Todd Sampson challenged us to be more brave, even if it is for just ten seconds. Our children already have this bravery and creativity in them. I saw countless examples of this at Kanga Cup that I didn’t see in many other teams. I challenge you as parents and I challenge the school not to stifle these qualities but to let them thrive.
Do we want our children to be the innovators and leaders of the future or the followers?
Michael Kmet – Parent
After receiving a call from trainer Danny in regards to my son and hearing how well he is progressing, I thought I should take the time to send an email of thanks to all the staff and trainers at your school.
As we have come to the end of term 1 I have reflected on the massive changes that I have seen in our son since he has started at the school at the beginning of this year. The decision to send our son to your school was one that we did not make lightly. Having been secure with three children in the Catholic School system now for over 12 years, deciding to send our second son to an Independent and very much a different style of learning school, was a nervous one for us.
I have commented to everyone I know, particularly after the information night that I attended at the beginning of the year, about the over all vibe of passion and commitment that was on display from the whole staff of IFTS. This ‘vibe’ of passion and commitment is clearly catching as this is how I would now describe my son. Having also the proud moment of hearing that he was chosen to be a year representative/leader again encourages me to know that I have made the right decision.

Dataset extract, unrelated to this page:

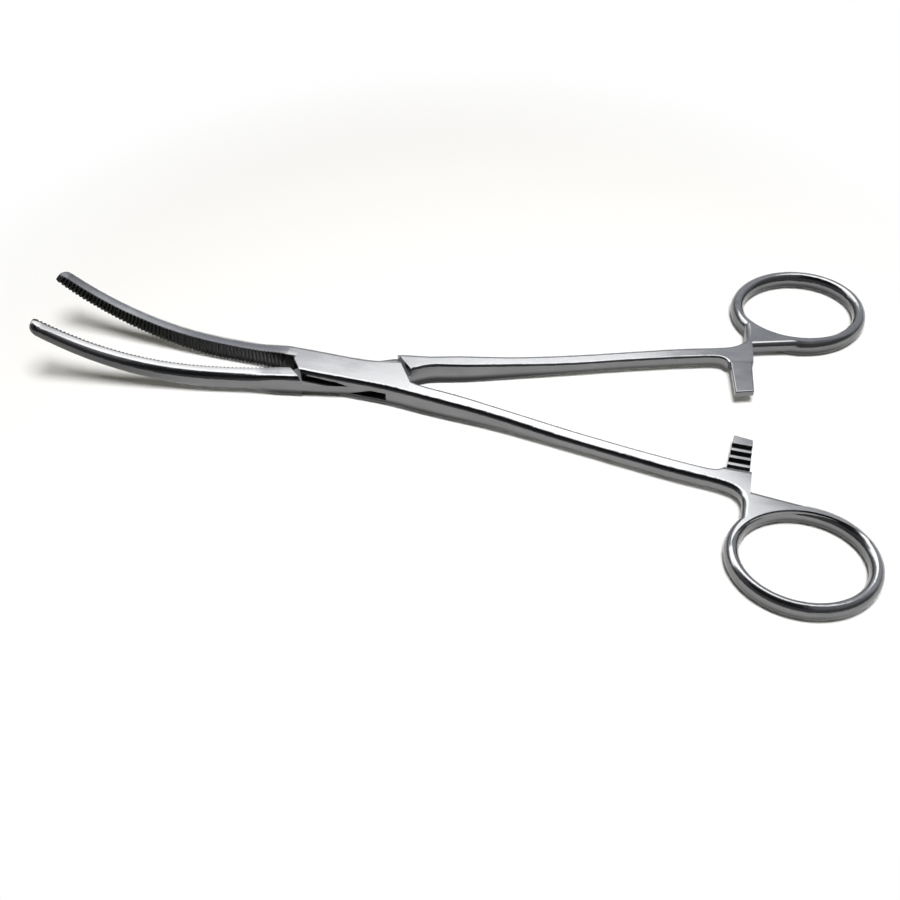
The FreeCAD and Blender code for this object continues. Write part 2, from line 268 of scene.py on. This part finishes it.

I again would like to thank you Paul for the school you have created and also please pass on my thanks to the teachers/trainers that are both directly and indirectly involved with my son whilst he spends his day at school, because he wakes up happy, he goes to school happy and he comes home happy. To have a teenage son, who I not only love but also love to spend time with is amazing and I thank the school for being part of his life and ongoing development during this crucial time in his life.